You describe the rule of law and human rights as “fragile”. What is the most important lesson from the history of canon law for preserving these values in the future?

The rule of law and democracy are extremely fragile and cannot be taken for granted. For them to endure, we must be convinced of the need to stand up for them. My book and my work aim to foster understanding of the secular constitutional state as a peace project in dialogue with religious world views. In this context, it is important not to overlook the religious roots of modern freedom. Many Muslims reject the Western constitutional state because they see it as an irreligious project. Yet the Western constitutional state can only be fully grasped if it is justified on both secular and religious grounds. What is needed is an “overlapping consensus” of different world views on the constitution, as the American philosopher John Rawls (1921–2002) put it.

The subject matter of your book also forms the framework for your farewell lecture on 1 October – you will be retiring as professor emeritus at the end of January 2026 after 30 years of service. Your research, which began at the predecessor institution of the University of Lucerne, focused on justice, whether in relation to gender issues or sexual abuse in the Church. What are the most important “traces” you are leaving behind?

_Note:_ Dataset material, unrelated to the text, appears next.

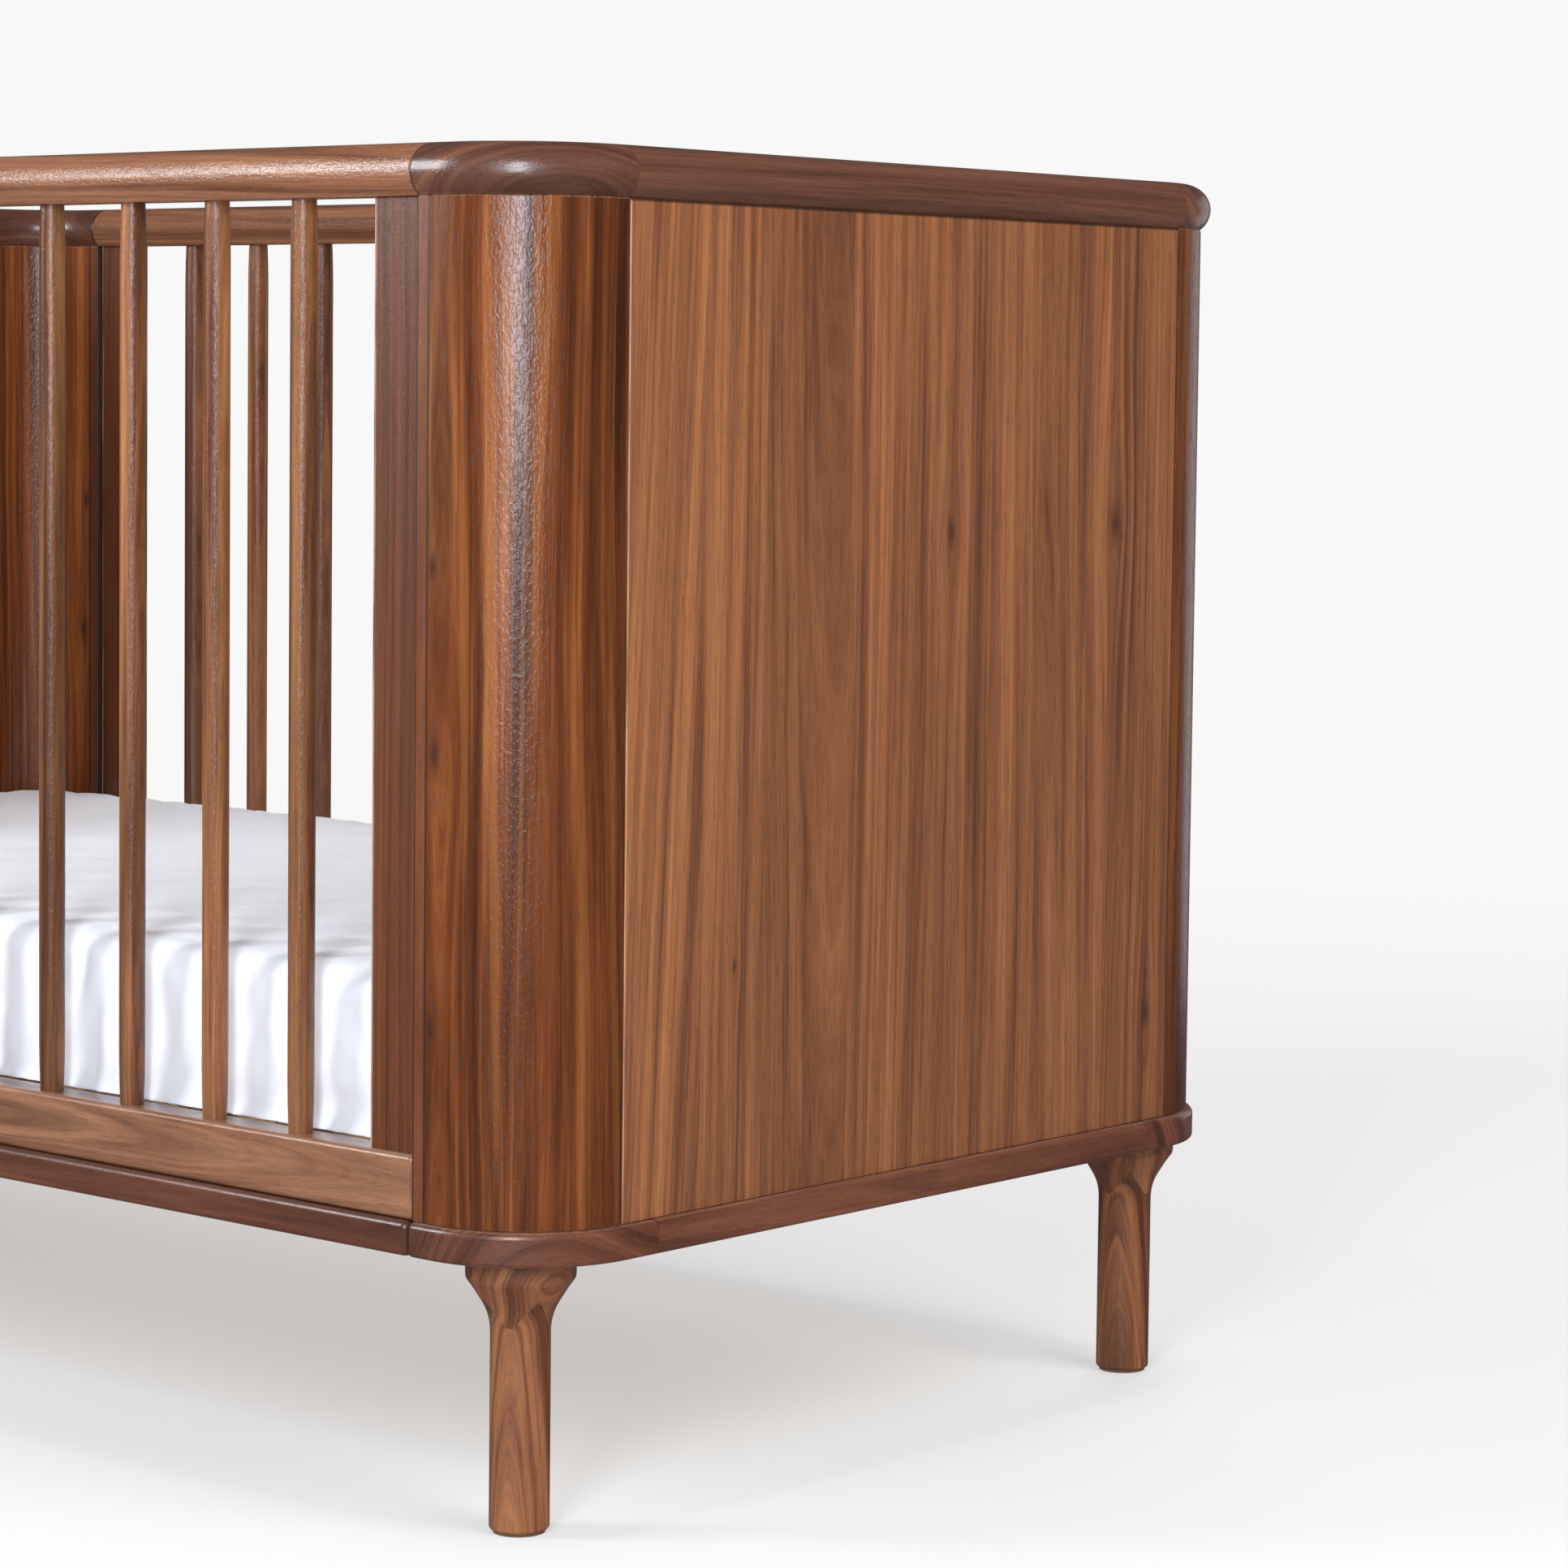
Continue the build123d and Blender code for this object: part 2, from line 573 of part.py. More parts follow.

“Gender Equality and the Churches” was the title of my first conference proceedings. I have edited over 50 books. I don't know how successful any of them are. “The Democratic Constitutional State – A History of Ideas: On the Legal Culture of the West and the Western Church”, my latest volume, which is also available in open access, presents legal-historical and legal-philosophical arguments for democratic institutions and is therefore very close to my heart.

What are your plans for the future?

I am delighted that I will be able to sail in somewhat calmer waters from February onwards. That's why I plan to slow down a little, go hiking and cultivate friendships. Now, on 1 October, I will bid farewell at my lecture in the Jesuit Church of a university uniquely legitimised by direct democratic vote – a distinction that makes it a rare and welcome exception worldwide.